Tutti gli altri personaggi femminili (la moglie interpretata da Vera Farmiga e la collaboratrice impersonata da Molly Ephreim) hanno uno spazio e una profondità fondamentali: il film si basa più sulle loro parole che su quelle di altri personaggi che godono di uno screen-time maggiore.
Il passaggio dalla figura femminile all'analisi del mondo familiare è veloce, tanto da rendere il nucleo familiare uno dei poli d'interesse del film.
Sia che si parli di famiglia di sangue - quindi il rapporto tra Hugh Jackman e Vera Farmiga, comprensivo di un interessante ragionamento sul modo di gestire la colpa all'interno della coppia - sia soprattutto quando il fulcro dell'analisi sono famiglie per adesione.
In questo caso quella giornalistica e quella politica, con gli stretti rapporti che vengono a instaurarsi fra gli individui e l'accrescimento che costantemente ne consegue .
Da un lato c'è sempre la fedeltà ai parenti, dall'altro, spesso, quella agli ideali o alle inclinazioni personali.
Il film, come spesso accade nel cinema di Reitman, non lascia per strada l'aspetto visivo ritagliandosi momenti altissima qualità pur essendo chiaramente più incentrato sui temi analizzati e sul racconto dei fatti.

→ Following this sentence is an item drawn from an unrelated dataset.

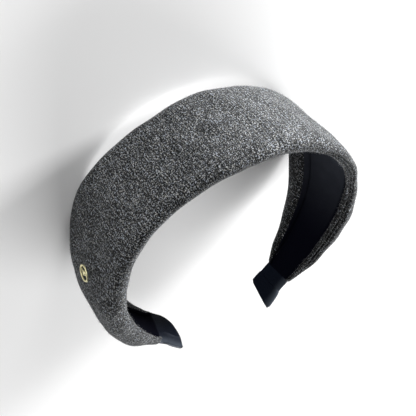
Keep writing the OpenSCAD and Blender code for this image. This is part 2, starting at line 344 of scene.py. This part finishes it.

Come detto in apertura, il film è chiaramente figlio del cinema altmaniano, ma Reitman ha tenuto a sottolineare che il suo principale riferimento è stato The Candidate di Michael Ritchie, ovvero una versione "elettrificata" del cinema di Robert Altman in cui, oltre alle storie parallele, trovano forte spazio i conflitti e la concitazione di quelle situazioni e di quegli ambienti (facilmente assimilabili a quello cinematografico).
Reitman apre il film con un lunghissimo movimento di macchina attraverso la selva di giornalisti accampati fuori dall'albergo in cui risiede Gary Hart e lo conclude proprio nella stanza in cui la cerchia ristretta dell'aspirante senatore si sta incontrando.
Questa è una chiara dichiarazione d'intenti di ciò che abbiamo sottolineato in precedenza.
Una recitazione sempre perfetta, nella quale tutti i co-protagonisti spiccano per qualità (un ingrediente senza dubbio necessario per questo tipo di film), viene esaltata dalla regia di Reitman - che lascia ampio respiro a ognuno dei suoi personaggi - il quale, in questo senso, non sbaglia mai tempo o inquadratura.
Decisamente un ottimo film di apertura, non esente da alcune criticità tecniche e di scrittura, come il cambio di obiettivo in corsa (facilmente individuabile) o una didascalicità - probabilmente inevitabile - figlia del genere e della risonanza della vicenda.